Are we now ready to reap the benefits from all this wisdom that I have acquired?   The segment was called "How to Discuss Politics with Friends and Family without Getting Into a Fight,  featuring an etiquette expert, Thomas Farley. Mr. Farley goes by the pseudonym, Mr. Manners.


RULE #1....Stay Sober

Yeah,  Mr. Manners seems to think there is no room in the  mix for drinking and discussing politics. According to Thomas, he says to avoid alcohol because it reduces your inhibitions and turns a civil conversation into a slugfest (his words, not mine) .

NOTE: Well, isn't Thomas off to an auspicious start! I would guess he lost a lot of the viewers as they were busy grabbing the remote to change channels in response to the horror of the  "no alcohol" rule.  Still others might of been finishing up their second breakfast beer and were uncertain where the remote was. We can only assume that the small number remaining after that, were busy thanking their lucky stars that Thomas was limiting just alcohol and not drugs. 

 RULE #2 Try some background noise.

I have to admit that this one was lost on me.  He suggested if you are in a social situation, play classical music in the background as it provides a soothing effect and fills in awkward silences.  He suggested Beethoven.

NOTE: At this point I question the expertise of Thomas and we are only at #2. In my crowd there are no periods of silence...awkward or otherwise.  Talking over each other is an art-form. But, if one is inclined to follow that tip, go for Beethoven's Moonlight Sonata.  If it's good enough for Kathy Bates to play in the background while she crushed  James Caan's ankles with a sledgehammer in the movie Misery, it is probably appropriate for use in a political discourse. 


RULE #3  Captivate, but don't capture, your audience

His premise is that if you are sparring with one individual over the pros and cons of your candidate, it  can become a ping pong match and those around you might not enjoy watching the game. You are theoretically holding the audience captive. According to Thomas, you should save an in-depth discussion with a particular individual for a time that isn't in a social setting.

NOTE: I guess the theory here is, if you are going to get into a discussion that is so hostile  that it may lead to a physical confrontation, make sure there aren't witnesses. You should remove yourself from the herd.  I might not of understood his point exactly as intended, I think my advice of eliminating witnesses remains as sound advice, though .

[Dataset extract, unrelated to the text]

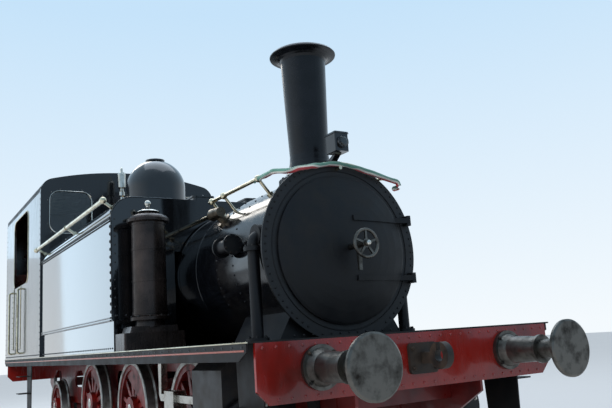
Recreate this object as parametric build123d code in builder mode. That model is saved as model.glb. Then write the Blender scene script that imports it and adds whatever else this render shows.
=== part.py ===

RULE #4  Be mindful of your tone

 Here the thought is if you are talking to someone and their voice gets louder or angrier you should use a measured even tone to keep the conversation from getting heated.

NOTE: So when you tell this person to "shut the F*** up", use a nice even intonation. Say it softer and more measured. That should  really do a lot to lessen the tension. 

RULE #5 Be a respectful listener

This one was tricky.  He said to not interrupt, don't roll your eyes, and be sure to make eye contact. Also, if the other person interrupts,  you should say "Please have the courtesy to hear me out."

NOTE: What??? NO EYE ROLLING???? That is one of my protected rights under the the 1st Amendment. Eye rolling is a freedom of expression wedged in there somewhere behind my freedom to speak and above my freedom to use my middle finger to express myself. 

RULE #6  Fact Check, but don't push.

 I actually am copy and pasting this one because it is just too precious to summarize.

If your opponent starts spewing facts that sound incorrect, ask for the source: "I haven't encountered that statistic before. Where did you discover it?" If she can't produce a citation, agree to move on and revisit that particular point later. "Maybe you could look into that further and email me your source so I can consider it more fully?"

NOTE: I think it is very telling that Mr. Manners is using the word "opponent".
I am, also,  thinking Thomas is losing any last remnant of his  credibility here.  I want to have a front row seat when he asks someone to "produce a citation" to prove they know what they are talking about. Mr. Manners may know his etiquette but he seems a little naive on his "street smarts". The phrase "Prove it!" never goes over well. 

7. Remember that there are no miracles

According to Thomas, no matter how eloquent you are, no matter how well researched you are, it isn't likely you are going to sway anyone into thinking your way. He went on to say, if you keep your cool, you have achieved true success. (barf)

NOTE:  That did it...By number 7, I have lost all faith in Thomas.  True success is when you get the other guy flustered, confused, or speechless. When you have come up with some verbal jab that leaves them unable to respond, you have succeeded. 


8. Keep the final sentiments positive
  
Thomas tells us under NO circumstances should we try to get the last words in.  He especially warns against saying "Let's agree to disagree." or "Let's change the subject" He does, however advise us, to thank the person for sharing their opinions with us.


NOTE: Since I already established that  Mr. Manners  and I don't see things eye to eye, (guess that would be rolling eye to rolling eye), I am sure you aren't shocked that I TOTALLY disagree.  OF COURSE, we want to get the last word in.  "Let's agree to disagree".... I can't understand how he doesn't see that as the very essence of tact. Really, it's one of the most polite ways of saying,   "I'm right and your an idiot"!

OK..so maybe I don't have a 100 percent handle on this..which is even more reason for me never to get into a political debate.